George Cecil Unwin,  (18 January 1913 – 28 June 2006) was a Royal Air Force officer and flying ace of the Second World War.

Early life
Unwin was born in the town of Bolton upon Dearne, near Barnsley, Yorkshire, on 18 January 1913. He enlisted in the Royal Air Force (RAF) in 1929 as an administrative apprentice and, in 1935, was selected for pilot training. Upon completion of training he was posted to No. 19 Squadron RAF as a sergeant pilot.

RAF career

Spitfire trials
No. 19 Squadron was the first unit to receive the Supermarine Spitfire in 1938, and Unwin was one of the first to fly the machine (K9792) on 16 August.
Unwin carried out intensive trials in the type, flying 15 different Spitfires. During these trials, on 9 March 1939, Unwin deliberately crashed a Spitfire (K9797) following an engine failure to avoid a children's playground at Acton, Suffolk.

Battle of France
Unwin's first combat experience came during the final phase of the French Campaign during the Battle of Dunkirk. During a nine-day period of patrols between 26 May and 4 June Unwin claimed three kills and a probable during Operation Dynamo. Unwin described his first combat as stage fright:

The next day Unwin claimed his first kill, a Henschel Hs 126. The German pilot had used his slow speed and high manoeuvrability to evade the attacks of two fellow pilots, while retreating into Belgian airspace. The order was given to give up and the squadron turned away. As they did so Unwin saw the German straighten out. Feigning radio failure, Unwin dived on the Hs 126 and "pumped 240 rounds" into it before it burst into flames and crashed. On 1 June Unwin claimed a Messerschmitt Bf 110 and a second as a probable. Unwin then claimed a Heinkel He 111 as a probable.

Battle of Britain
During the Battle of Britain stationed in No. 12 Group he was credited with 14 enemy aircraft shot down by the end of 1940 and was awarded the Distinguished Flying Medal in October 1940 with a Bar award in December. On 15 September Unwin claimed three Bf 109s destroyed (Luftwaffe records indicate they were Bf 109s from JG 77) . On 18 September Unwin added a Bf 110 to his score as his 11th victory.

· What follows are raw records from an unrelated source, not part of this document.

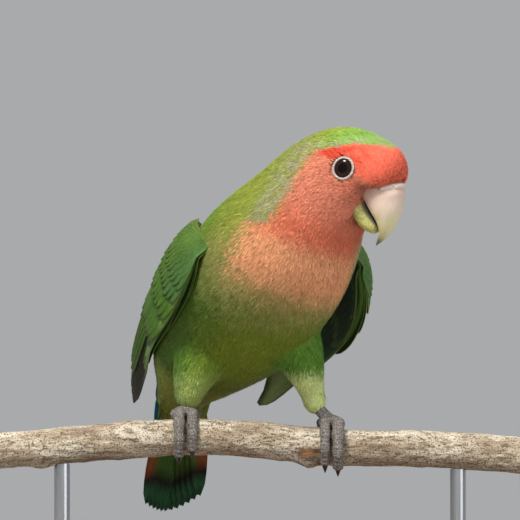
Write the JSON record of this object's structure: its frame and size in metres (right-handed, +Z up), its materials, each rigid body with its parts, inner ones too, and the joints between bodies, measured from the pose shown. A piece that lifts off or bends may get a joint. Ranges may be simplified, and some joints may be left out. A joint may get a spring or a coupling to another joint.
{
  "type": "peach-faced lovebird display model",
  "caption": "Life-size small parrot with a peach face, gripping a cut branch with folded wings a little open, held over a flat base by short rods.",
  "frame": {"origin": "middle of the stand base's underside, on the floor", "axes": "+Z up, -Y the side that the breast faces, +X the bird's left and the way its bill points"},
  "size_m": [0.172, 0.1166, 0.1447],
  "materials": {
    "plumage_green": "matte, dense green body feathers",
    "plumage_peach": "matte, dense peach to red face and bib feathers",
    "flight_feathers": "satin, green to black vanes",
    "bill_horn": "smooth pale horn",
    "cere_skin": "matte bare skin",
    "eye_glass": "wet dark gloss",
    "eye_ring": "matte white skin",
    "foot_skin": "grey granular scales",
    "claw_horn": "smooth dark horn",
    "bark": "pale speckled bark",
    "stand_wood": "satin dark wood",
    "stand_steel": "brushed"
  },
  "bodies": {
    "root": {"torso": "plumage_green", "neck": "plumage_green", "leg_right": "plumage_green", "leg_left": "plumage_green", "head": "plumage_peach", "wing_right": "flight_feathers", "wing_left": "flight_feathers", "tail": "flight_feathers", "bill_upper": "bill_horn", "bill_lower": "bill_horn", "cere": "cere_skin", "eye_right": "eye_glass", "eye_left": "eye_glass", "eyelid_right": "eye_ring", "eyelid_left": "eye_ring", "foot_right": "foot_skin", "foot_left": "foot_skin", "toe_right_1": "foot_skin", "toe_right_2": "foot_skin", "toe_right_3": "foot_skin", "toe_right_4": "foot_skin", "toe_left_1": "foot_skin", "toe_left_2": "foot_skin", "toe_left_3": "foot_skin", "toe_left_4": "foot_skin", "claw_right_1": "claw_horn", "claw_right_2": "claw_horn", "claw_right_3": "claw_horn", "claw_right_4": "claw_horn", "claw_left_1": "claw_horn", "claw_left_2": "claw_horn", "claw_left_3": "claw_horn", "claw_left_4": "claw_horn", "perch_branch": "bark", "stand_base": "stand_wood", "stand_rod_left": "stand_steel", "stand_rod_right": "stand_steel"}
  },
  "joints": []
}
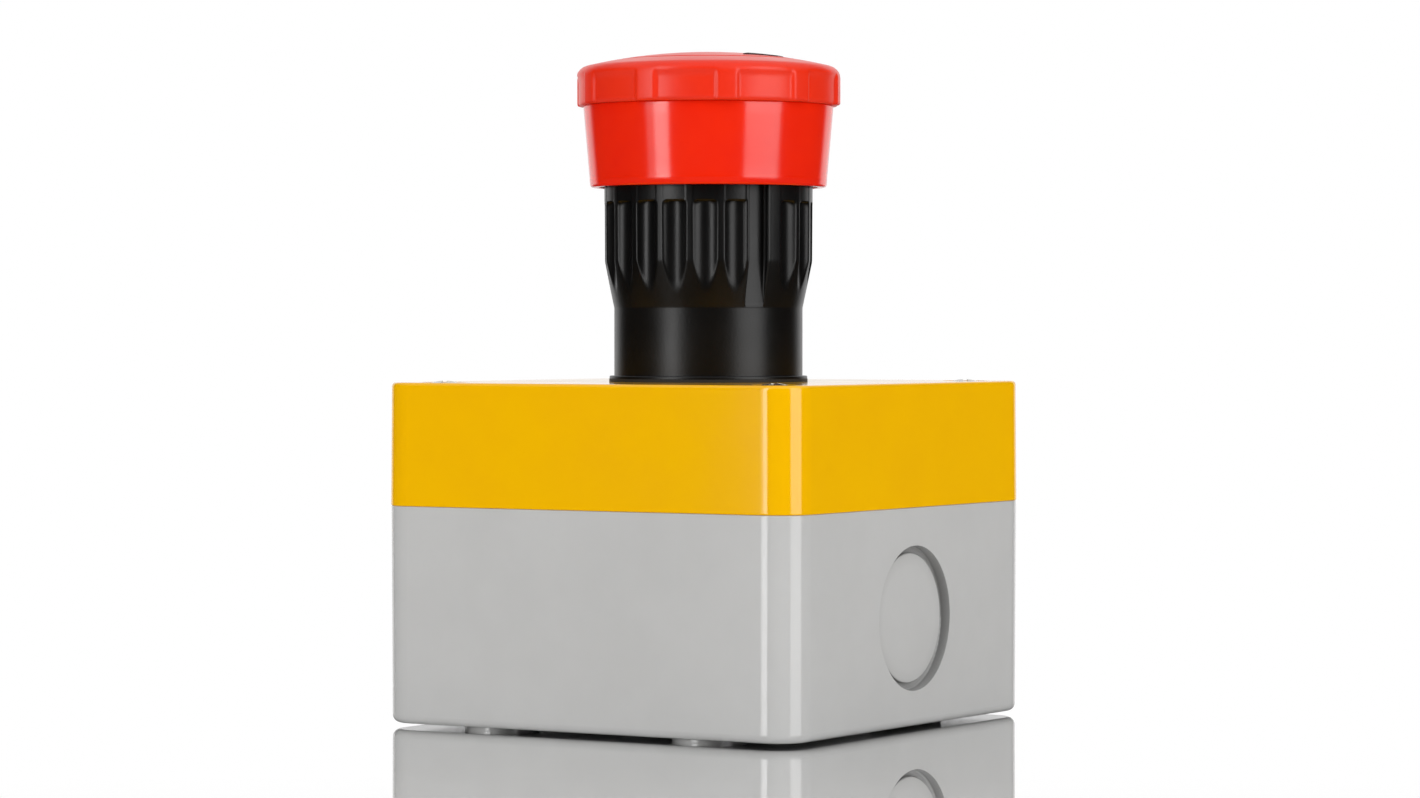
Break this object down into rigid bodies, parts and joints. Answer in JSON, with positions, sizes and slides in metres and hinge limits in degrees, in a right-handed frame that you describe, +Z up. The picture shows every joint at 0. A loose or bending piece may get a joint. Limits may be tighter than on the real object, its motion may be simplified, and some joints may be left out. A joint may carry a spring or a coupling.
{
  "type": "emergency stop button",
  "caption": "Emergency stop station: red twist-to-release mushroom head on a long black fluted collar, square yellow and grey enclosure.",
  "frame": {"origin": "centre of the enclosure on the plane its mounting pads stand on", "axes": "+Z up along the press axis; the conduit knock-outs face +X and -X"},
  "size_m": [0.0716, 0.0716, 0.1007],
  "materials": {
    "grey_abs": "fine satin moulded",
    "yellow_abs": "fine satin moulded",
    "black_rubber": "matt",
    "black_nylon": "satin moulded",
    "dark_grey_nylon": "satin moulded",
    "screw_steel": "zinc plated",
    "spring_steel": "drawn wire",
    "white_acetal": "turned",
    "red_satin_plastic": "satin moulded",
    "red_gloss_plastic": "glossy moulded",
    "dark_red_marking": "satin inlay",
    "red_plunger_plastic": "moulded",
    "clear_polycarbonate": "clear moulded",
    "contact_brass": "stamped"
  },
  "bodies": {
    "enclosure": {"enclosure_base": "grey_abs", "enclosure_cover": "yellow_abs", "cover_gasket": "black_rubber", "cover_screws": "screw_steel", "panel_seal": "black_rubber", "guard_collar": "black_nylon", "actuator_body": "black_nylon", "stem_seal": "black_rubber", "mounting_nut": "black_nylon", "lock_washer": "screw_steel", "contact_adapter": "dark_grey_nylon", "adapter_screws": "screw_steel", "return_spring": "spring_steel", "contact_housing_left": "dark_grey_nylon", "contact_side_cover_left": "clear_polycarbonate", "fixed_contacts_left": "contact_brass", "terminal_clamps_left": "screw_steel", "terminal_screws_left": "screw_steel", "contact_spring_left": "spring_steel", "contact_housing_right": "dark_grey_nylon", "contact_side_cover_right": "clear_polycarbonate", "fixed_contacts_right": "contact_brass", "terminal_clamps_right": "screw_steel", "terminal_screws_right": "screw_steel", "contact_spring_right": "spring_steel"},
    "stem": {"push_stem": "white_acetal", "contact_pusher": "white_acetal", "head_clip": "spring_steel", "latch_spring": "spring_steel"},
    "head": {"mushroom_cap": "red_satin_plastic", "mushroom_skirt": "red_gloss_plastic", "marker_disc": "red_satin_plastic", "release_arrows": "dark_red_marking", "twist_spring": "spring_steel"},
    "plunger_left": {"contact_plunger_left": "red_plunger_plastic", "contact_bridge_left": "contact_brass"},
    "latch_left": {"latch_pin_left": "screw_steel"},
    "plunger_right": {"contact_plunger_right": "red_plunger_plastic", "contact_bridge_right": "contact_brass"},
    "latch_right": {"latch_pin_right": "screw_steel"}
  },
  "joints": [
    {"name": "head_press", "type": "slide", "parent": "enclosure", "child": "stem", "axis": [0, 0, -1], "range_m": [0, 0.005], "stiffness_N_per_m": 2500, "springref_m": -0.003, "deforming": ["return_spring"]},
    {"name": "head_twist", "type": "hinge", "parent": "stem", "child": "head", "pos_m": [0, 0, 0.09], "axis": [0, 0, -1], "range_deg": [0, 45], "stiffness_Nm_per_rad": 0.06, "springref_deg": -11.46},
    {"name": "plunger_left_slide", "type": "slide", "parent": "enclosure", "child": "plunger_left", "axis": [0, 0, -1], "range_m": [0, 0.005], "deforming": ["contact_spring_left"]},
    {"name": "plunger_right_slide", "type": "slide", "parent": "enclosure", "child": "plunger_right", "axis": [0, 0, -1], "range_m": [0, 0.005], "deforming": ["contact_spring_right"]},
    {"name": "latch_left_slide", "type": "slide", "parent": "stem", "child": "latch_left", "axis": [-1, 0, 0], "range_m": [0, 0.001], "deforming": ["latch_spring"]},
    {"name": "latch_right_slide", "type": "slide", "parent": "stem", "child": "latch_right", "axis": [1, 0, 0], "range_m": [0, 0.001]}
  ],
  "couplings": [
    {"joint": "plunger_left_slide", "follows": "head_press", "ratio": 1},
    {"joint": "plunger_right_slide", "follows": "head_press", "ratio": 1},
    {"joint": "latch_left_slide", "follows": "head_press", "ratio": 0.2},
    {"joint": "latch_right_slide", "follows": "head_press", "ratio": 0.2}
  ]
}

On 27 September Unwin destroyed a Bf 109- Wrk Nr 6162 of JG 52, and on 5 November scored a kill against a JG 51 Bf 109- Wrk Nr 4846. Unwin had now destroyed eight 109s. On 5 November Unwin shot down his final personal victory, a Bf 110 over the English Channel. Unwin was in turn attacked by Bf 109s and Hauptmann Gerhard Schöpfel of JG 26 claimed Unwin as one of two kills he claimed in that engagement, although Unwin was not shot down.

At the end of 1940 he was rested and sent as an instructor to No. 2 Central Flying School, Cranwell.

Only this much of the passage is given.